Sunday, February 19, 2023

Bugged Life: ANT-MAN AND THE WASP: QUANTUMANIA

For those of us who complain the superhero spectacles of the Marvel Cinematic Universe are getting rote and bland, Ant-Man and the Wasp: Quantumania acknowledges our complaints with the sight of a supervillain admitting, of the Avengers, “they all blur together after a while.” Credit director Peyton Reed, then, for trying to keep his Ant-Man adventures a little distinct. The first two had their chintzy cross-overs and obligatory mega-franchise stewardship, but also had some panache as flimsy heist movies in which people and objects shrink and grow in clever, silly ways. This one plunges headfirst into a relatively straightforward adventure. Paul Rudd’s eponymous hero accidentally gets pulled into the Quantum Realm with his daughter (Kathryn Newton), his superhero girlfriend, Wasp (Evangeline Lilly), and her parents (Michael Douglas and Michelle Pfeiffer). The movie’s just about a journey to an exit that takes them through weird landscapes and kooky designs—talking goo, living buildings, fuzzily CG’d big-headed robot flunkies—on a collision course with an exiled multi-verse hopping conqueror. That’s Jonathan Majors’ Kang, last seen in the pretty fun Season 1 of Loki. This variant of the villain hopes to use Ant-Man tech to escape his sub-atomic prison. The result is diverting enough, a straightforward adventure through computer effects. 

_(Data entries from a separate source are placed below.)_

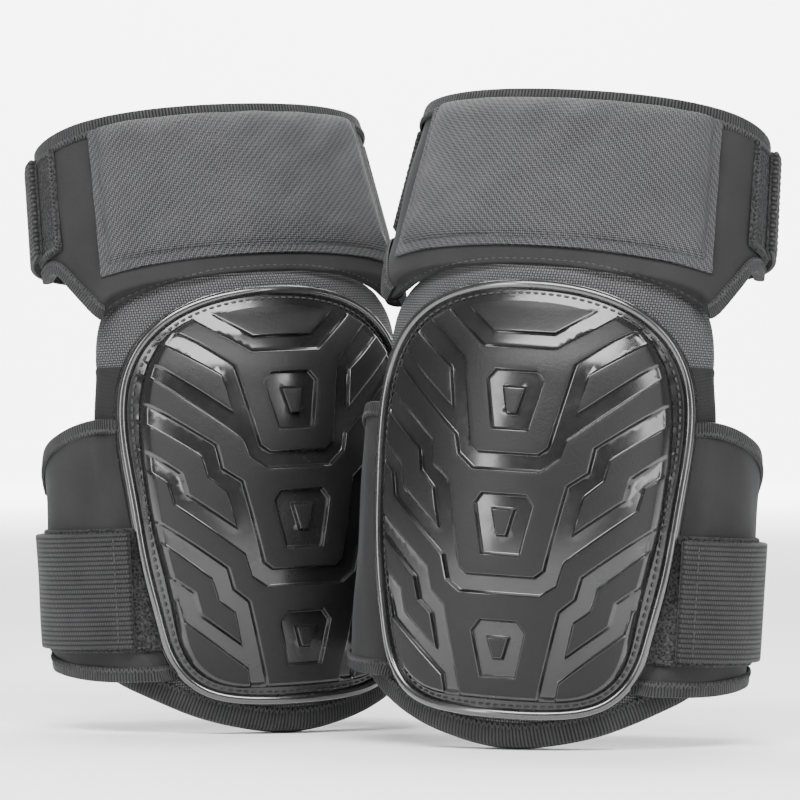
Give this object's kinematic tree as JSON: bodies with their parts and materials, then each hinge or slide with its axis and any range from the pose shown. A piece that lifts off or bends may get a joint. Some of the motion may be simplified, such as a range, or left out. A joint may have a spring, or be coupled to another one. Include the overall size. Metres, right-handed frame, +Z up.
{
  "type": "strap-on knee pads",
  "caption": "Pair of work knee pads with hard treaded caps, foam and gel pads, neoprene wings, hinged padded thigh cuffs and hook-and-loop straps.",
  "frame": {"origin": "middle of the box of both pads, on the surface they stand on", "axes": "+Z up along the legs, -Y the way the caps face, +X to the right as seen from the front; right and left in names are as seen from the front"},
  "size_m": [0.3418, 0.2642, 0.2855],
  "materials": {
    "cap_plastic": "satin grained black with glossy channels",
    "foam": "closed-cell foam",
    "thread": "polyester thread",
    "woven_cover": "coarse woven polyester",
    "side_fabric": "fine woven polyester",
    "gel": "soft gel",
    "lining": "brushed knit",
    "binding_tape": "ribbed grosgrain",
    "neoprene": "neoprene with smooth jersey face",
    "edge_tape": "stretch binding",
    "loop_tape": "brushed loop pile",
    "panel_fabric": "oxford weave",
    "webbing": "elastic webbing",
    "hook_tape": "moulded hooks"
  },
  "bodies": {
    "right_pad": {"right_cap": "cap_plastic", "right_cap_backing_foam": "foam", "right_cap_thread": "thread", "right_front_cover": "woven_cover", "right_side_panel_outer": "side_fabric", "right_side_panel_inner": "side_fabric", "right_foam_core": "foam", "right_gel_insert": "gel", "right_knee_lining": "lining", "right_base_binding": "binding_tape", "right_calf_wing_outer": "neoprene", "right_calf_wing_inner": "neoprene", "right_calf_edge_tape_outer": "edge_tape", "right_calf_edge_tape_inner": "edge_tape", "right_calf_loop_patch": "loop_tape", "right_calf_strap_base": "webbing"},
    "right_cuff": {"right_thigh_cuff": "neoprene", "right_cuff_top_tape": "edge_tape", "right_cuff_lower_tape": "edge_tape", "right_thigh_panel_cover": "panel_fabric", "right_thigh_panel_foam": "foam", "right_thigh_loop_patch": "loop_tape"},
    "right_thigh_strap_body": {"right_thigh_strap": "webbing", "right_thigh_hook_tape": "hook_tape"},
    "right_calf_strap_body": {"right_calf_strap": "webbing", "right_calf_hook_tape": "hook_tape"},
    "left_pad": {"left_cap": "cap_plastic", "left_cap_backing_foam": "foam", "left_cap_thread": "thread", "left_front_cover": "woven_cover", "left_side_panel_outer": "side_fabric", "left_side_panel_inner": "side_fabric", "left_foam_core": "foam", "left_gel_insert": "gel", "left_knee_lining": "lining", "left_base_binding": "binding_tape", "left_calf_wing_outer": "neoprene", "left_calf_wing_inner": "neoprene", "left_calf_edge_tape_outer": "edge_tape", "left_calf_edge_tape_inner": "edge_tape", "left_calf_loop_patch": "loop_tape", "left_calf_strap_base": "webbing"},
    "left_cuff": {"left_thigh_cuff": "neoprene", "left_cuff_top_tape": "edge_tape", "left_cuff_lower_tape": "edge_tape", "left_thigh_panel_cover": "panel_fabric", "left_thigh_panel_foam": "foam", "left_thigh_loop_patch": "loop_tape"},
    "left_thigh_strap_body": {"left_thigh_strap": "webbing", "left_thigh_hook_tape": "hook_tape"},
    "left_calf_strap_body": {"left_calf_strap": "webbing", "left_calf_hook_tape": "hook_tape"}
  },
  "joints": [
    {"name": "pair_apart", "type": "slide", "parent": "right_pad", "child": "left_pad", "axis": [-1, 0, 0], "range_m": [0, 0.25]},
    {"name": "right_cuff_flex", "type": "hinge", "parent": "right_pad", "child": "right_cuff", "pos_m": [0.06295, -0.09596, 0.20674], "axis": [-0.9492, 0.309, 0.0597], "range_deg": [-10, 30]},
    {"name": "right_thigh_strap_open", "type": "hinge", "parent": "right_cuff", "child": "right_thigh_strap_body", "pos_m": [0.01228, 0.00012, 0.24185], "axis": [0.2324, 0.2501, 0.9399], "range_deg": [0, 55]},
    {"name": "right_calf_strap_open", "type": "hinge", "parent": "right_pad", "child": "right_calf_strap_body", "pos_m": [0.07616, 0.0083, 0.06513], "axis": [0.0628, 0, 0.998], "range_deg": [0, 55]},
    {"name": "left_cuff_flex", "type": "hinge", "parent": "left_pad", "child": "left_cuff", "pos_m": [-0.05873, 0.01387, 0.20687], "axis": [-0.9192, -0.3907, -0.0482], "range_deg": [-10, 30]},
    {"name": "left_thigh_strap_open", "type": "hinge", "parent": "left_cuff", "child": "left_thigh_strap_body", "pos_m": [-0.01626, 0.11419, 0.241], "axis": [0.2437, -0.234, -0.9412], "range_deg": [0, 55]},
    {"name": "left_calf_strap_open", "type": "hinge", "parent": "left_pad", "child": "left_calf_strap_body", "pos_m": [-0.08242, 0.11581, 0.06494], "axis": [0.0523, 0, -0.9986], "range_deg": [0, 55]}
  ]
}
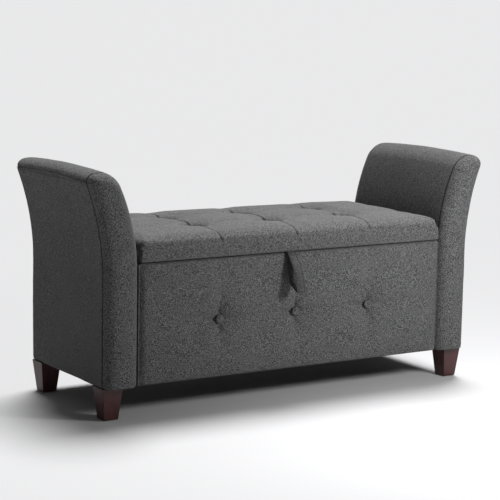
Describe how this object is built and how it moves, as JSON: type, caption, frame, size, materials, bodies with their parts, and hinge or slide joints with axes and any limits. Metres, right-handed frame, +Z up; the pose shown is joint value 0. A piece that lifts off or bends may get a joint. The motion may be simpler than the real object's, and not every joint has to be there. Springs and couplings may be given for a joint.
{
  "type": "storage bench",
  "caption": "Armed upholstered storage bench with a hinged tufted lid, flared arms, a fabric pull strap and tapered wooden legs.",
  "frame": {"origin": "centre of the bounding box, at floor level", "axes": "+X to the right seen from the front, +Y to the back, +Z up"},
  "size_m": [1.3062, 0.5238, 0.664],
  "materials": {
    "fabric": "charcoal melange woven linen-look upholstery fabric, matt",
    "legs": "solid wood stained dark red-brown, satin lacquer",
    "foam": "soft polyurethane upholstery foam, open-cell",
    "plywood": "plywood and softwood, unfinished",
    "fibreboard": "thin hard fibreboard, unfinished",
    "lining": "thin black non-woven lining cloth",
    "zinc_steel": "steel, bright zinc plated",
    "dark_steel": "steel, black powder coat",
    "glide": "dark brown moulded nylon glide",
    "bumper": "small black rubber bumper"
  },
  "bodies": {
    "base": {"arm_bolts": "zinc_steel", "arm_tee_nuts": "zinc_steel", "back_board": "plywood", "back_cover": "fabric", "box_dust_cloth": "lining", "floor_cleats": "plywood", "front_board": "plywood", "front_buttons": "fabric", "front_cover": "fabric", "front_foam": "foam", "front_left_leg": "legs", "front_right_leg": "legs", "hinge_base_leaves": "zinc_steel", "hinge_base_screws": "zinc_steel", "hinge_pins": "zinc_steel", "left_arm_dust_cloth": "lining", "left_arm_foam": "foam", "left_arm_front_facing": "fabric", "left_arm_inner_cover": "fabric", "left_arm_outer_cover": "fabric", "left_arm_rails": "plywood", "left_arm_rear_facing": "fabric", "left_arm_ribs": "plywood", "left_arm_sheet": "fibreboard", "left_end_board": "plywood", "leg_bolts": "zinc_steel", "leg_glides": "glide", "leg_tee_nuts": "zinc_steel", "lid_bumpers": "bumper", "rear_left_leg": "legs", "rear_right_leg": "legs", "right_arm_dust_cloth": "lining", "right_arm_foam": "foam", "right_arm_front_facing": "fabric", "right_arm_inner_cover": "fabric", "right_arm_outer_cover": "fabric", "right_arm_rails": "plywood", "right_arm_rear_facing": "fabric", "right_arm_ribs": "plywood", "right_arm_sheet": "fibreboard", "right_end_board": "plywood", "stay_box_brackets": "dark_steel", "storage_floor": "plywood", "storage_lining": "lining"},
    "lid": {"lid_board": "plywood", "lid_foam": "foam", "lid_cover": "fabric", "lid_buttons": "fabric", "lid_lining": "lining", "hinge_lid_leaves": "zinc_steel", "hinge_lid_screws": "zinc_steel", "stay_lid_brackets": "dark_steel", "strap_tab": "fabric"},
    "pull_strap": {"pull_strap": "fabric"},
    "left_stay_lower": {"left_stay_lower_link": "dark_steel"},
    "left_stay_upper": {"left_stay_upper_link": "dark_steel"},
    "right_stay_lower": {"right_stay_lower_link": "dark_steel"},
    "right_stay_upper": {"right_stay_upper_link": "dark_steel"}
  },
  "joints": [
    {"name": "lid_hinge", "type": "hinge", "parent": "base", "child": "lid", "pos_m": [0, 0.258, 0.4215], "axis": [-1, 0, 0], "range_deg": [0, 90]},
    {"name": "strap_swing", "type": "hinge", "parent": "lid", "child": "pull_strap", "pos_m": [-0.026, -0.204, 0.4215], "axis": [-1, 0, 0], "range_deg": [-8, 110], "stiffness_Nm_per_rad": 0.05, "springref_deg": 3.44},
    {"name": "left_stay_lower_pivot", "type": "hinge", "parent": "base", "child": "left_stay_lower", "pos_m": [-0.48525, 0.212, 0.3615], "axis": [-1, 0, 0], "range_deg": [0, 90]},
    {"name": "left_stay_upper_pivot", "type": "hinge", "parent": "lid", "child": "left_stay_upper", "pos_m": [-0.48225, 0.058, 0.4085], "axis": [-1, 0, 0], "range_deg": [-90, 0]},
    {"name": "right_stay_lower_pivot", "type": "hinge", "parent": "base", "child": "right_stay_lower", "pos_m": [0.48525, 0.212, 0.3615], "axis": [-1, 0, 0], "range_deg": [0, 90]},
    {"name": "right_stay_upper_pivot", "type": "hinge", "parent": "lid", "child": "right_stay_upper", "pos_m": [0.48225, 0.058, 0.4085], "axis": [-1, 0, 0], "range_deg": [-90, 0]}
  ],
  "couplings": [
    {"joint": "left_stay_lower_pivot", "follows": "lid_hinge", "ratio": 1},
    {"joint": "left_stay_upper_pivot", "follows": "lid_hinge", "ratio": -1},
    {"joint": "right_stay_lower_pivot", "follows": "lid_hinge", "ratio": 1},
    {"joint": "right_stay_upper_pivot", "follows": "lid_hinge", "ratio": -1}
  ]
}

It’s what, in the olden days, might’ve been a stop-motion odyssey through loosely adapted Greek myths or recreations of Jules Verne’s deep dives. Here, though, this weekend matinee approach is given over to Jack Kirby creatures in a vaguely Star Wars-ian side-quest plot captive to the MCU house style of functional blocking and brightly-lit fantasy. It strands likable actors in warehouse-sized virtual environments and has them interact with ping-ponging zaps and splats. The stakes are simple and the emotions paint-by-numbers—Rudd wants to protect his daughter; the rest want to help; the villain schemes and steams. But I found the whole project pleasant enough, at least less of a calamity than certain recent Marvel jumbles. It’s all of a piece, a direct line from beginning to end with a coherent energy and a streamlined style. I especially liked the easygoing heroes’ contrast with the heavy charisma of Majors, who sells the antagonist with enough sturdy screen presence that I won’t mind seeing him pop up in a half-dozen more of these. And Reed is allowed a few fine visual gambits—from a clever no-man’s land of multiplying possibilities that leaves a gazillion Ant-Men swarming on screen, to a reasonably satisfying ant-ex-machina to save the day. Sure, the MCU projects all blur together, but this one’s hardly the biggest failure.